Вот под глазами у них и на той же дороге другие роют ямы и морят в них уголья – тоже продажный и ценный товар. Да, знать, слишком чадна и черна уж работа, и на нее выходцы из Адовщины не глядят и стараются обойти и пройти мимо, все-таки смотря дальше вперед.

Дальше по той же торенной дорожке тянутся артелями пильщики сорить себе глаза и осыпаться древесной пылью и опилками. И это дело адовцев не учит и не занимает, как неподходящее и точно так же требующее труда и терпения; опять дальше и мимо.

Подают готовый пример и другие такие же соседи, которые живут под боком, да и, мало того, сплошь и рядом двор о двор; лепят горшки – товар самый ходовой и почтенный. Материал не покупной, сам под ногами валяется, а товар этот скоро бьется и трескается и на базарах раскупается безостановочно. Да работа грязная; есть много почище, и как она ни проста, бывают другие гораздо легче ее. И через горшки бредут мимо судогодские нищеброды, обходя, таким образом, и мокрые, и пыльные, и черные, и грязные работы, отыскивают и высматривают побелее и полегче.

Такой труд ими найден, и, несомненно, очень давно, не на людской памяти, а именно с тех самых пор, когда земля наотрез отказалась кормить. Стала почва бесплодной, малопроизводительной. Куда ни посмотришь – песок да камни. Хуже судогодских мест, как по всей Адовщине, не придумаешь и не увидишь. А такие скудные места тянутся по всей северной части Судогодского уезда и восточной – Ковровского, от реки Клязьмы до р. Ушны с запада на восток, и от Тетрюка и Кестомы до самой реки Судогды, с севера на юг. Тут и вся Адовщина с деревнями и селами. Если прибавить сюда из Ковровского уезда самый город Ковров, село Мошок да Ильинский Погост (притоны и пристани), то и все нищенствующее государство является в полном виде – величиной и пространством не меньше какого-нибудь столь же древнего и почтенного германского княжества.

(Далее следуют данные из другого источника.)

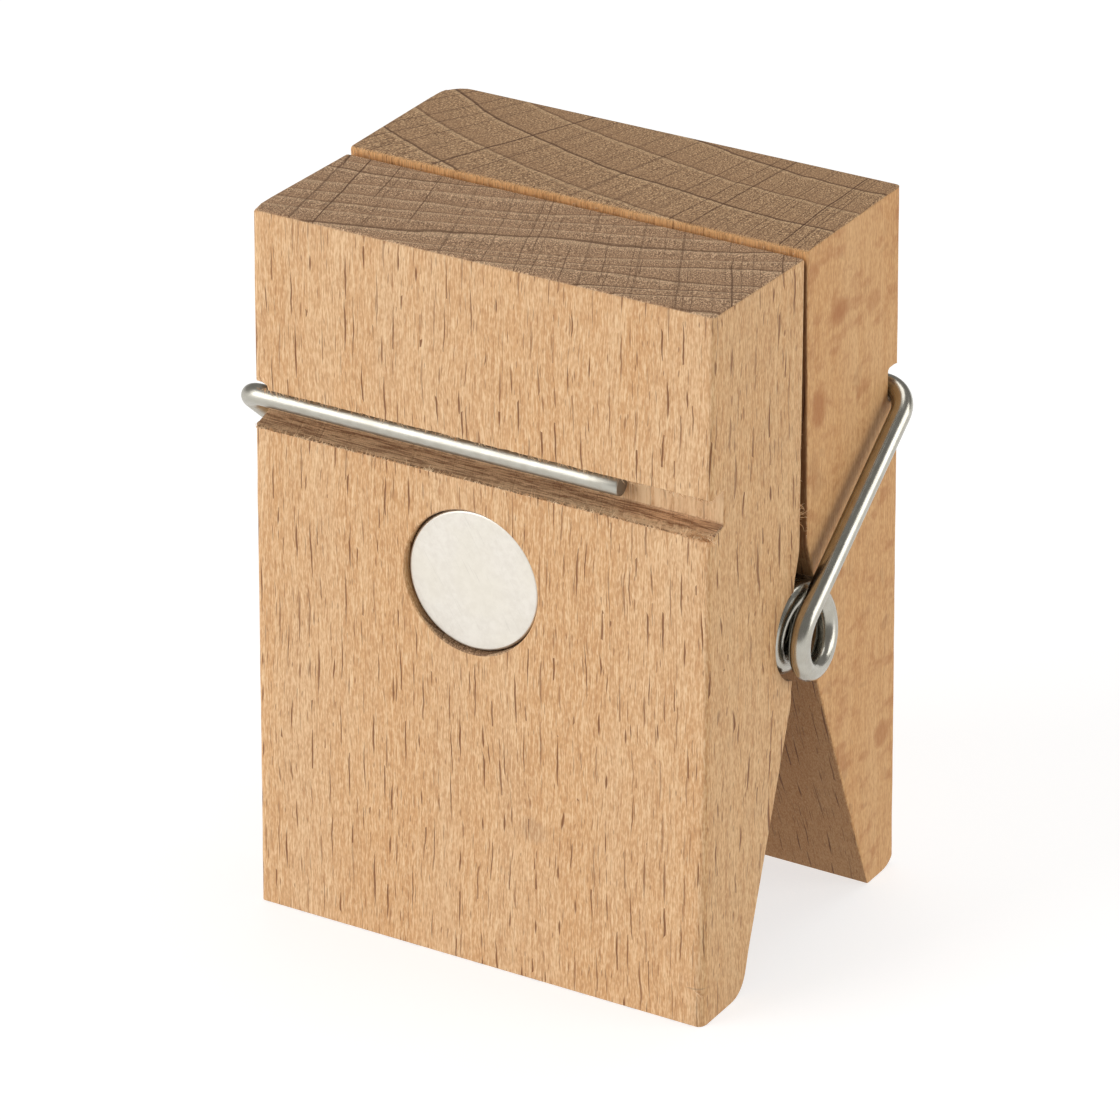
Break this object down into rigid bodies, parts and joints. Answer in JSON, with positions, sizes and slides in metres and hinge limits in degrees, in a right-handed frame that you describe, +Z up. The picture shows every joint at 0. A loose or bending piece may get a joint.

Оттуда народ мало-помалу, заведенным порядком расходился в разные стороны на добрые места, не пугаясь даже дальней Америки и неближней России и Африки. Здесь он весь налицо и никуда не смел выбраться с корнем, а обязательно крепился к земле-мачехе, так как такова была для народа сила исторических судеб, известная под именем крепостного права и паспортной системы. Самое имя Адовщины, как искаженное из Одоевщины (по имени владельцев), – имя почетное, историческое[11]. Когда расположение народа к земледелию и при этом крестьянская бедность (от тяжких работ в диких лесах и на сырой почве) способствовали появлению и развитию на русской земле крепостного права, оно и здесь налегло всей массой своих сил и привилегий. Налегло оно при этом раньше всех и тяжеле прочих и за то, что владимирскому краю привелось попасть в руки первых строителей северорусской земли, и за то, что именно здесь и в крайней близости одновременно совершался акт великого государственного объединения. Главный объединитель русских земель – Москва, кровный родич Владимира, Суздаля и Мурома, – находился всего на два девяноста верст расстояния, то есть на шесть лошадиных перегонов (считая конский бег в 30 верст до места отдыха или смены): посылать и исполнять запрещения переходов с худых земель на хорошие было недалеко и удобно. Самые первые опыты прикрепления крестьян к земле практиковались, конечно, здесь. Самые крупные поземельные владельцы (большей частью из захудалых родов Рюрикова дома) получали взамен отобранных княжеств для кормления и утешения своего – крестьян и угодья преимущественно в этих лесных подмосковных местностях.

Под защитой силы, закона и произвола крепить народ к той земле, на которой кто сидел, не разбирая почвы и сил сидевших, было легко и подручно. Были бы крестьяне на виду и на счету, помнили про владельцев и, неся все законные и противозаконные тяготы, платили повинность – о другом крепостное право не думало. Оно знало и учило крестьян «тянуть по земле и по воде» в ту или другую сторону и не заметило, как от соединенных и напряженных усилий земли затощали, леса вырубились, реки обмелели. У самого престольного города Владимира, с золотыми воротами, по насмешливому народному присловью, остались теперь только два угодья: «От Москвы два девяноста, да из Клязьмы воду пей».